La Lettre ouverte dans Le Soir : Monsieur De Croo, votre optimisme est celui du déni et de la folle irrationalité

Monsieur le Premier ministre, 

Une fois de plus, nous sommes consternés par vos propos qui sont en total décalage avec les analyses et les alertes des scientifiques concernant l’état catastrophique de notre planète.  

Récemment, lors de votre discours à l’Assemblée générale des Nations Unies, vous appeliez notamment à ne pas écouter les “alarmistes” face à la menace climatique (*)

Quand il y a un incendie, la réaction normale est de sonner l’alarme. Sonner l’alarme n’a de sens que lorsque quelque chose peut encore être sauvé, même si un peu ou beaucoup a déjà été perdu. Mais sonner l’alarme signifie également que tout ce qui reste peut être perdu… si on refuse d’entendre et d’agir. C’est le sens du mot urgence que d’imposer une action immédiate, à sa hauteur. Diffuser l’idée que le discours fondé sur les travaux des scientifiques serait erronément “alarmiste”, confondre alarmisme et  défaitisme, atteste d’une ignorance déplorable de la réalité scientifique des tendances à l’œuvre ou d’une malhonnêteté intellectuelle inadmissible de la part d’un chef d’Etat. L’heure est au courage politique, comme celui affiché par le Secrétaire général de l’ONU Antonio Guterres.
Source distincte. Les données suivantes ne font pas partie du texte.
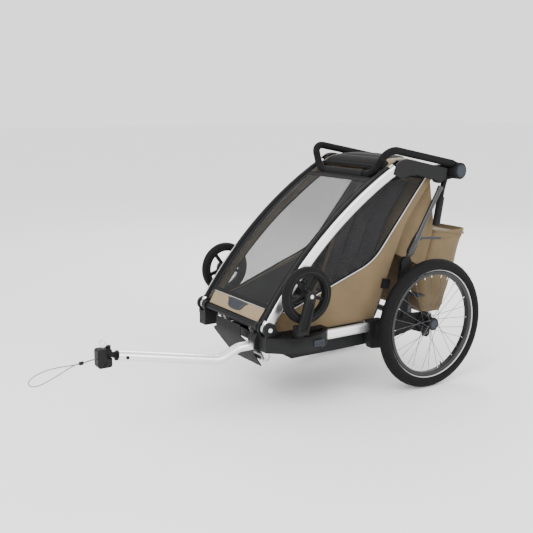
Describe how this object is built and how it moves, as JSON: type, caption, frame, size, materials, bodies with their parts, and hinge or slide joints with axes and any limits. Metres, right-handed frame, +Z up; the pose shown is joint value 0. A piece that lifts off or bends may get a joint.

Face à l’incendie, il est certes plus confortable de s’attaquer à ceux qui sonnent l’alarme, en feignant un optimisme absurde déconnecté de la réalité – que d’être à la hauteur de ses responsabilités, de vos responsabilités. 

À l’échelle planétaire, les catastrophes se succèdent à un rythme effrayant : canicules, sécheresses, tornades, pluies de grêle, inondations, méga-feux, … Aucun continent n’est épargné, et cet été a battu – à nouveau – d’innombrables et funestes records.  

Des milliards de gens sur Terre ont désormais perçu les signaux d’urgence écologique que vous préférez ignorer, discréditer ou tourner en ridicule. Des milliards de gens ont également perçu la criminelle inaction des gouvernements en matière de politique écologique. 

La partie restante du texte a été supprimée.